4.1.4 Çalışanlar ve Malzemelerin Sürekli Hareket Halinde Olması

Yapılan işler montaj veya yerinde imalat olsun, çoğunlukla insan gücü ile yerine nakledilen ve uygulanan küçük parçalardan oluşur. Bu durum, kaldırma ve taşıma kusurlarına bağlı düşme, çarpma, ayak takılması veya bel fıtığı gibi bir takım meslek hastalığının oluşmasına zemin hazırlamaktadır(Görgülü, 2008).

4.1.5 Çalışma Alanının Geniş ve Dağınık Olması

İnşaatın farklı aşamalarında aynı anda iş yapmakta olan çeşitli çalışma grupları mevcuttur. Genellikle bu çalışma gruplarının denetim elemanlarınca hepsinin her an görüp izlenebilmesi mümkün değildir. Bu durum, çalışanların iş güvenliği kurallarına uygun şekilde çalıştıklarını ve gerekli koruyucu donanımları kullanıp kullanmadıklarını kesintisiz ve sürekli olarak izlemeyi güçleştirmektedir (Görgülü, 2008).

4.1.6 İşlerin Genellikle Farklı Organizasyon ve İş Disiplinine Sahip Çeşitli Taşeronlarla Yapılması

Çok sayıda taşeron firmanın aynı zamanda ve aynı mekanda çalışmaları inşaat şantiyelerine özgü önemli bir olgudur. Sahada ana yüklenici firmanın icracı departmanları en az birer taşeronla çalışmak zorundadırlar. Taşeron seçiminde firmaların iş sağlığı ve güvenliği organizasyonları, geçmiş uygulamaları ve varsa performans verileri mutlaka göz önüne alınmalıdır. Çünkü taşeronların sahip olduğu davranış şekilleri farklı olmakta ve çalışma alanında koordinasyonun sağlanması oldukça zor olmaktadır (Baz, 2010).

30

Alt yüklenicilerin (taşeronların) yönetimi çoğunlukla asıl yükleniciden bağımsız olarak gerçekleştirilmektedir. Her birinin iş anlayışı ve davranış kültürü farklı olan bu gruplar çoğunlukla bağımsız hareket ederler. Bu durum işyerinde, müşterek davranış formatının oluşmasını güçleştirmektedir (Görgülü, 2008).

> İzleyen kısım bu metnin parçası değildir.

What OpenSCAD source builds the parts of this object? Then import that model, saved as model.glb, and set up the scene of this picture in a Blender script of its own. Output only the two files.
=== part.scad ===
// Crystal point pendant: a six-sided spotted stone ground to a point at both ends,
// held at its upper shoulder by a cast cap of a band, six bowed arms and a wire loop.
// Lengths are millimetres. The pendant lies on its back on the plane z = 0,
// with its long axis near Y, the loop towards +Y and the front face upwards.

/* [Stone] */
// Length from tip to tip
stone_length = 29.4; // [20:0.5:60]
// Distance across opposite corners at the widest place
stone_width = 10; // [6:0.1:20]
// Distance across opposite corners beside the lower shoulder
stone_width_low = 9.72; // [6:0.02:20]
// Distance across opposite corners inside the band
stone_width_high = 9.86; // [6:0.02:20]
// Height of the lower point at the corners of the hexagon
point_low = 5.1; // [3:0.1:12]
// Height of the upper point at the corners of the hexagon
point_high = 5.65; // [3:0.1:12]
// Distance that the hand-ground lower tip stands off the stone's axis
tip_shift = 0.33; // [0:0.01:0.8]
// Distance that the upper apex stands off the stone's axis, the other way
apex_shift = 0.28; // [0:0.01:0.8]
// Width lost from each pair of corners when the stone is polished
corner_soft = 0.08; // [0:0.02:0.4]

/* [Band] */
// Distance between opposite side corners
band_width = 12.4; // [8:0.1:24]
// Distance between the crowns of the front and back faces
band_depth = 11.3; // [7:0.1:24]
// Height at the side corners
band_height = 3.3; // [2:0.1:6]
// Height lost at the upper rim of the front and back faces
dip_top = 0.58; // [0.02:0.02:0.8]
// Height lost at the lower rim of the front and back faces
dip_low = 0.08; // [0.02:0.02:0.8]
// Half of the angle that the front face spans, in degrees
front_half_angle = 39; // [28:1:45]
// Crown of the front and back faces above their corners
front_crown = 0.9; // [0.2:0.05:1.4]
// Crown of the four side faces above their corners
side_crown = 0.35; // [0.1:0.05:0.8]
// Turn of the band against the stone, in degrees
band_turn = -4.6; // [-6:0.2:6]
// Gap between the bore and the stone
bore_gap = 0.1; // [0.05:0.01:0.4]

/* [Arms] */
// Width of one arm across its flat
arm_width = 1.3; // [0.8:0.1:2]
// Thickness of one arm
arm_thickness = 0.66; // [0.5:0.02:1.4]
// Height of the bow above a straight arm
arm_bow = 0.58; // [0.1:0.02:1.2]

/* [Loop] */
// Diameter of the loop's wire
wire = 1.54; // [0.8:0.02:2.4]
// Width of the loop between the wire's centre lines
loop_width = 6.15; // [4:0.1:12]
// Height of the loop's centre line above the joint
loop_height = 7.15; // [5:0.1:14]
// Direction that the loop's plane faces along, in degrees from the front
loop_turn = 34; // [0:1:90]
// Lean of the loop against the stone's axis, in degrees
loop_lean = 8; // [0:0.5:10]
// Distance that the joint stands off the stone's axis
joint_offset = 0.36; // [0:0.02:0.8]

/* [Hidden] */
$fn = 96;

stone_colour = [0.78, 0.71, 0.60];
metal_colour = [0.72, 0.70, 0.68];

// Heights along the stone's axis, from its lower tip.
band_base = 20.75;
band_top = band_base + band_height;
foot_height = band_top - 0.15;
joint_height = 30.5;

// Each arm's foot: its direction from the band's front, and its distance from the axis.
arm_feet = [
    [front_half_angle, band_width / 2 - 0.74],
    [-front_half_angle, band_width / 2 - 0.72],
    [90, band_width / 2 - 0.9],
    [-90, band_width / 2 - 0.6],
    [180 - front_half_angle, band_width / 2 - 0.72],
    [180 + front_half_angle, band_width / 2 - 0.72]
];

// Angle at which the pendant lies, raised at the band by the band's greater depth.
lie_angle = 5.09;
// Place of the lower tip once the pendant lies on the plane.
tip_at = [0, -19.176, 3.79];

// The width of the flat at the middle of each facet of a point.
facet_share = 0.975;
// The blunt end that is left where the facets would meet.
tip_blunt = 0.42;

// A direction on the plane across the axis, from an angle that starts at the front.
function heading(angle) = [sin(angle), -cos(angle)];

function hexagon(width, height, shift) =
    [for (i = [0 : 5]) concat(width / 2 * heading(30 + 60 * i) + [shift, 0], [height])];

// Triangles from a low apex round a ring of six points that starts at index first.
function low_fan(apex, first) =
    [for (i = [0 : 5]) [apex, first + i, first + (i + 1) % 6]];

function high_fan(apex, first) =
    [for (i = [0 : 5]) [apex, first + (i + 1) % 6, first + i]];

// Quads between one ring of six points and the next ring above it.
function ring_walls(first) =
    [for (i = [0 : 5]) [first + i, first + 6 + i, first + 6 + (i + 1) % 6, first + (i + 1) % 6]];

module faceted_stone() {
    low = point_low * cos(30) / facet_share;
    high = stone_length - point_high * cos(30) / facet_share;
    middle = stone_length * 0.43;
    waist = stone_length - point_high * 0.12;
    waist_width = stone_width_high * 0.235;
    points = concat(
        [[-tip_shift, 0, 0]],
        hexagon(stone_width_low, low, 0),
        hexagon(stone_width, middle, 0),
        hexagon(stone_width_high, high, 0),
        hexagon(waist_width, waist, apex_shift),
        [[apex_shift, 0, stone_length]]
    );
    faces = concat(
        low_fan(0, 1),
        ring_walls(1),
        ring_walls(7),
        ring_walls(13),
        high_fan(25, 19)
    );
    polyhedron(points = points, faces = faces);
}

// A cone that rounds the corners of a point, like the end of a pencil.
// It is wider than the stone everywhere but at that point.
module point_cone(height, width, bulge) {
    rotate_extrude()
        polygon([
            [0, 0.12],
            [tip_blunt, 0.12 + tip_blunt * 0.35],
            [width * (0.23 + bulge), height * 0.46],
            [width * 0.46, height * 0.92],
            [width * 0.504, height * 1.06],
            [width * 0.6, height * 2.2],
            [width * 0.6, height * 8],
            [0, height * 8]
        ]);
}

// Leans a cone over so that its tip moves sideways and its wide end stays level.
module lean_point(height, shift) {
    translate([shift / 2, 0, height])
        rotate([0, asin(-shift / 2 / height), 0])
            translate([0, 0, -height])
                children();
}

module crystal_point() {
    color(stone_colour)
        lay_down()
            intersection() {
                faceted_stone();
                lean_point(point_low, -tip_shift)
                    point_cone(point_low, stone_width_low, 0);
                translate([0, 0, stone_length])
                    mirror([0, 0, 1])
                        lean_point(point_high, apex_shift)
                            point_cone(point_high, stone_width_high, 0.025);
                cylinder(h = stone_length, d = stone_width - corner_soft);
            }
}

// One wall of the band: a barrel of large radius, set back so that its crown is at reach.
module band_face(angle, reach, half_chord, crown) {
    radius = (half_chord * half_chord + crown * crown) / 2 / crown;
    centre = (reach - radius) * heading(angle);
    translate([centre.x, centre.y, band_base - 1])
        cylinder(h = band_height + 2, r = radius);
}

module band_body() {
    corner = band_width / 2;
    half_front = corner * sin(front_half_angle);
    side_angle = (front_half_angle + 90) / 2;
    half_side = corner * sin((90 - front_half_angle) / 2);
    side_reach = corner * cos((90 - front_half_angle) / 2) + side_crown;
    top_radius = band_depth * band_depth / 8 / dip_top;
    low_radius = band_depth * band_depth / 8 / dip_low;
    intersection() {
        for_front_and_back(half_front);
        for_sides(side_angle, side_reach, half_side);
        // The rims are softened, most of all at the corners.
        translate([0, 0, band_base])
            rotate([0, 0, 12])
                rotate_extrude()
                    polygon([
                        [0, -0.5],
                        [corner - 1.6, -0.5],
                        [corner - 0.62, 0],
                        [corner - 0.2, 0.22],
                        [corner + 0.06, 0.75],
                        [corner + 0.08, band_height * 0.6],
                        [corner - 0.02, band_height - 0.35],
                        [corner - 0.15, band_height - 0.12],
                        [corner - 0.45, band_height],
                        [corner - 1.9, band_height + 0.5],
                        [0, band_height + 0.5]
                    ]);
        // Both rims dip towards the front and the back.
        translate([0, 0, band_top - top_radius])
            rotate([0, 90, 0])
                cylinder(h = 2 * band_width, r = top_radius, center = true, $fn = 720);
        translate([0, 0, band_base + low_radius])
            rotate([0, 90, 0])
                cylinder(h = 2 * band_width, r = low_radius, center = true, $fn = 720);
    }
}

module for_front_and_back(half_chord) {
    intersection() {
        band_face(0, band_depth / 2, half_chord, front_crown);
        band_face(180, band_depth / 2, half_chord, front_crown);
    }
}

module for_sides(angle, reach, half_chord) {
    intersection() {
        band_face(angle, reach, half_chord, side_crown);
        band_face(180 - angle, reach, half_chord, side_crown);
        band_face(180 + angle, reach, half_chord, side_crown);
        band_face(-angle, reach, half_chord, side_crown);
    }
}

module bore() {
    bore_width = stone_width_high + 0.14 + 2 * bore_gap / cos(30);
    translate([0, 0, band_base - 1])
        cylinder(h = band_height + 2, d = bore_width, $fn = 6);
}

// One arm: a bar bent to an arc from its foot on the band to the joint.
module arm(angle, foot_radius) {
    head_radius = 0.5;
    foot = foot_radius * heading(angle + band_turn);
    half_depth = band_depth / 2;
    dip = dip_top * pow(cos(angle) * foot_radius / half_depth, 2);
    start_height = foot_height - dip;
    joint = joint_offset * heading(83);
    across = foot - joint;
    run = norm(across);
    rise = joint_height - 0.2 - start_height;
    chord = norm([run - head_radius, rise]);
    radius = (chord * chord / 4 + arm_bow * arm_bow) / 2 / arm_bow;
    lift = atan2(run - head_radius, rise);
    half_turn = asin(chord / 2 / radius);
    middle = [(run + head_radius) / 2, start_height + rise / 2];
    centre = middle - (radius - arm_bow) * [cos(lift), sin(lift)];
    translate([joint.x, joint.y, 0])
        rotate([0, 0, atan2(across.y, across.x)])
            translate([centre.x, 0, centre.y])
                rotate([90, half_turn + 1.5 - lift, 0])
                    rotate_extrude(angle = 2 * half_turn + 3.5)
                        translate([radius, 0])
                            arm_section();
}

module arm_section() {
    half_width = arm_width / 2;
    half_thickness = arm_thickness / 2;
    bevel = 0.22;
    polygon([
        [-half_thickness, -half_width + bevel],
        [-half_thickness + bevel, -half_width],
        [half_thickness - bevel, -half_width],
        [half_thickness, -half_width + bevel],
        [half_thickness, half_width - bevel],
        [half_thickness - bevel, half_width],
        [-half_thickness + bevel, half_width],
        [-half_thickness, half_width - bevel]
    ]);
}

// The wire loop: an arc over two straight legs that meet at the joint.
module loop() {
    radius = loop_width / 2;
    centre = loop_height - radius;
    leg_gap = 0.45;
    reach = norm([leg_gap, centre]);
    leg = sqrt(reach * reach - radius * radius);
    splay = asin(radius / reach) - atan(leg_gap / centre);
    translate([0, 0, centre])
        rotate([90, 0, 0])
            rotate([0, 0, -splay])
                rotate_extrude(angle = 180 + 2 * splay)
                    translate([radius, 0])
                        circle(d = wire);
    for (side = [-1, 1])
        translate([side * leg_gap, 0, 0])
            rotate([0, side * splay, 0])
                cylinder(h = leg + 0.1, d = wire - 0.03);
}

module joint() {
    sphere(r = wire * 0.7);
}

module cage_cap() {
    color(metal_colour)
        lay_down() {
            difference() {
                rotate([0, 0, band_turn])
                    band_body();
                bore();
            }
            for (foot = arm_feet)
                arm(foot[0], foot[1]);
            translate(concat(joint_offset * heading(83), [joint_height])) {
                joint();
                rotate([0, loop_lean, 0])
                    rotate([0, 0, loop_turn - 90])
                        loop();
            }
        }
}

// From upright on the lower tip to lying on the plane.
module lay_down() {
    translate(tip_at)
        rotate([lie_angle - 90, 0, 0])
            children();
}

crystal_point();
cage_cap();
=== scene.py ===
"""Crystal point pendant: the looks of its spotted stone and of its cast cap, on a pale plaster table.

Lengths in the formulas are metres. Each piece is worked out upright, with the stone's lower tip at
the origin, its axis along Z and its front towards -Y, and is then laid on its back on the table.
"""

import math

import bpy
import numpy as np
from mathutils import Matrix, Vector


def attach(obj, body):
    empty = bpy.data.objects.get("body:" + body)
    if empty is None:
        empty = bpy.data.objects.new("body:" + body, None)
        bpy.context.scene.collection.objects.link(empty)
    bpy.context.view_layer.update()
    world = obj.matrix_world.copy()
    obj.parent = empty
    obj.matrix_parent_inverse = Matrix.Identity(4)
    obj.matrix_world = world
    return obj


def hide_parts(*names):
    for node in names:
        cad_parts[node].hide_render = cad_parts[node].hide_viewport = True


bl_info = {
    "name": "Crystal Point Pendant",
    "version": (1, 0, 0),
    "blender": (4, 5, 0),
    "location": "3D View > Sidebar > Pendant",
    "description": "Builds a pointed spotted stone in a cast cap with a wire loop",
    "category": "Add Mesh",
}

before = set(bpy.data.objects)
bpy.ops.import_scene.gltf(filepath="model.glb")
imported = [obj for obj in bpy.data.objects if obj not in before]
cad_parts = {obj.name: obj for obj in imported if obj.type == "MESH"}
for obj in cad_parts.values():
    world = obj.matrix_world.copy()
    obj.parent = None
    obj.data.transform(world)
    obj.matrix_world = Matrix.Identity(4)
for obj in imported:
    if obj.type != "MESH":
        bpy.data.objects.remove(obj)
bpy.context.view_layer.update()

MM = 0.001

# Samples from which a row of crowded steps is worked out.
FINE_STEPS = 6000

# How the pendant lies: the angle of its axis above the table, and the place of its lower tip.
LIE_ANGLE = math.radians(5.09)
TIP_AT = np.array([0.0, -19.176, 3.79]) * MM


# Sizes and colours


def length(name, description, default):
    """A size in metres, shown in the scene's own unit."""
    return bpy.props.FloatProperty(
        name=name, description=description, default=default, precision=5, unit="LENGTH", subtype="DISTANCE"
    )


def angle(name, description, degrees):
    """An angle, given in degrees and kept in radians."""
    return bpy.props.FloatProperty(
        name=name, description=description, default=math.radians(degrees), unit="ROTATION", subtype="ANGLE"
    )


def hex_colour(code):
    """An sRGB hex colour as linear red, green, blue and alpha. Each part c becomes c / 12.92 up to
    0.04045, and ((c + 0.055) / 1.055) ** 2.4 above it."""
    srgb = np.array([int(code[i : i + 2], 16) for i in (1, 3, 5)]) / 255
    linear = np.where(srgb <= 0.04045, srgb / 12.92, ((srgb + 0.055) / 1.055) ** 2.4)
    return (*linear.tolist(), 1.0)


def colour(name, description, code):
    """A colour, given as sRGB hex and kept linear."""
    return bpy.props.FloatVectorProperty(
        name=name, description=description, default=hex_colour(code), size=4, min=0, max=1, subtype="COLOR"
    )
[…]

4.1.7 Şantiyedeki Hareketliliğin Sistematik Olmaması

Şantiye içerisinde malzeme ve insan hareketleri, belirlenmiş ve kesinleştirilmiş güzergahlara göre olmayıp, kişilerin inisiyatifine bağlı ve her an değişebilen şekilde gerçekleşir. Bu durum çalışanları, zemin düzensizliği, düşme ve çarpmadan kaynaklanan kazalara karşı, korunmayı güçleştirmektedir (Görgülü, 2008).

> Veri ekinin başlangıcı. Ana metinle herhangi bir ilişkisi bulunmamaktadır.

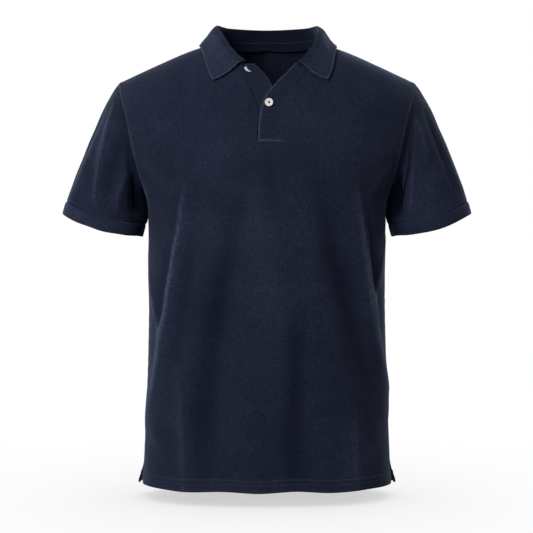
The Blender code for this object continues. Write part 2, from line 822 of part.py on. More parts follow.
def build_shirt():
    """The whole shirt, piece by piece in sewing order."""
    clear_scene()
    shirt = new_collection("polo_shirt")
    cutters = new_collection("cutters")
    knit = knit_material()
    rib = rib_material()
    make_front(knit, shirt)
    make_back(knit, shirt)
    for name, hand in (("left", 1), ("right", -1)):
        make_sleeve("sleeve_" + name, hand, knit, shirt)
        make_cuff("cuff_" + name, hand, rib, shirt)
    make_under_placket(knit, shirt)
    make_over_placket(knit, shirt)
    make_collar(rib, shirt)
    make_buttons(button_material(), shirt, cutters)


build_shirt()
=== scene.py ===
from math import cos, pi, radians, sin

import bmesh
import bpy
import numpy as np
from mathutils import Matrix, Vector


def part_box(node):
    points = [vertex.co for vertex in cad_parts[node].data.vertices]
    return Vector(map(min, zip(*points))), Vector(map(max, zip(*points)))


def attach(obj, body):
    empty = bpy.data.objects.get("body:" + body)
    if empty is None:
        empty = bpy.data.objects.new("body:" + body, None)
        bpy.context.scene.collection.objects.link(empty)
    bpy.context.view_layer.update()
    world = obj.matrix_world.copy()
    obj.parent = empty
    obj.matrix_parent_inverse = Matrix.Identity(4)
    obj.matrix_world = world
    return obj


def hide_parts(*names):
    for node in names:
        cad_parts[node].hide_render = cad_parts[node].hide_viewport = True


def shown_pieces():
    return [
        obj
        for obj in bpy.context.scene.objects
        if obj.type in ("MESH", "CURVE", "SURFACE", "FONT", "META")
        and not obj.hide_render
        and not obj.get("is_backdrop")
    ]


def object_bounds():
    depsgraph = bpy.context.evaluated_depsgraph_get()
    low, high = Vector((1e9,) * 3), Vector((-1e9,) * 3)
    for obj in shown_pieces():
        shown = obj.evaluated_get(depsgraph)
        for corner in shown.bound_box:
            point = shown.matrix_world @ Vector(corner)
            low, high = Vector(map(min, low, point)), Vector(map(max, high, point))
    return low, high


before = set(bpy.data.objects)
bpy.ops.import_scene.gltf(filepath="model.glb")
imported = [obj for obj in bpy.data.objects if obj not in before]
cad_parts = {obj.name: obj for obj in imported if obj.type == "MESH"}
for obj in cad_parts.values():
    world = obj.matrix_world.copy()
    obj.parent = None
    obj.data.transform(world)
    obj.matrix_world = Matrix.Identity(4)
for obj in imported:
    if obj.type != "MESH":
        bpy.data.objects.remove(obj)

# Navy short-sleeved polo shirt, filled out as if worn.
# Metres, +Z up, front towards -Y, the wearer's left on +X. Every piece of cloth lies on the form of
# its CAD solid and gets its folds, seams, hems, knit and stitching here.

cad_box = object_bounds()

# ---------------- sizes of the form

WALL = 0.0008
PLACKET_WALL = 0.0006
BAND_WALL = 0.0007
COLLAR_WALL = 0.0013
SEAM_GAP = 0.0003
LAYER_LIFT = 0.0020             # how far the over placket lies above the front
HEM = -0.703
VENT_TOP = -0.664
UNDERARM = -0.240
SLOT_FOOT = -0.160
NECK_FRONT = -0.038
CHEST_TOP = -0.120
SQUARENESS = 2.3
BACK_NECK_HEIGHT = 0.0075
NECK_SIDE = 0.084
HEM_DEPTH = 0.0205
HEM_STITCHES = (0.0125, 0.0190)               # heights above the hem
PLACKET_FOOT_STITCHES = (0.0055, 0.0155)       # heights above the placket's foot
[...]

4.1.8 Her Şantiyenin Kendine Özgü Koşullarının Olması

Her şantiye, inşaatın fizik boyutları, uygulanan yöntemleri, inşaat süresi, yörenin iklim koşulları ve zeminin topografyası bakımından kendine özgü koşullara sahiptir. Bu durum, geliştirilen güvenlik önlemlerinin şablon olarak her şantiyede aynen uygulanmasını güçleştirir. Dolayısıyla iş güvenliği ve sağlığı ile ilgili önlemlerin, her şantiyenin kendi koşulları dikkate alınarak güncellenmesi gerekmektedir (Görgülü, 2008).

4.1.9 Kalıplaşmış Davranış Yaygınlığının Fazla Olması

Çalışanlar bireysel deneyim ve çalışma alışkanlıklarına dayalı olarak şekillenen davranış kalıplarına sahiptirler ve bunlardan vazgeçmeme konusunda inatçıdırlar. Bu durum, iş yerindeki oluşması istenen ortak davranış formatının oluşmasını güçleştirir (Görgülü, 2008).

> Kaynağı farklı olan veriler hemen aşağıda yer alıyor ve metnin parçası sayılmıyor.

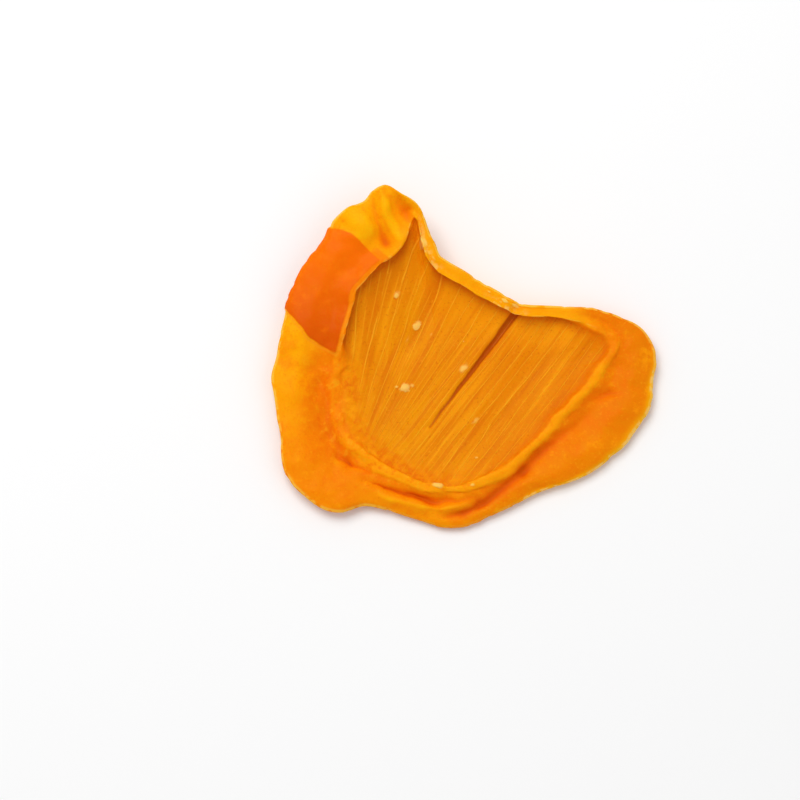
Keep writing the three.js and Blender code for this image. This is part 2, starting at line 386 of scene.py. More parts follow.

4.1.10 İnşaat İşletmelerinin Kurumsallaşmamış ve İşletme Kültürünün Gelişmemiş Olması

Ülkemizde inşaat işletmelerinin çoğu bireysel nitelikli veya yalın ortaklık şeklindedir. Bu nedenle, bünyesinde katılan yeni çalışanları olumlu davranışla şekillendirecek kurum kültürü oluşmamıştır. Bu durum da, işletmeye gelenlerin olumlu yönde belirli davranış kalıplarını edinmesini güçleştirmektedir (Görgülü, 2008).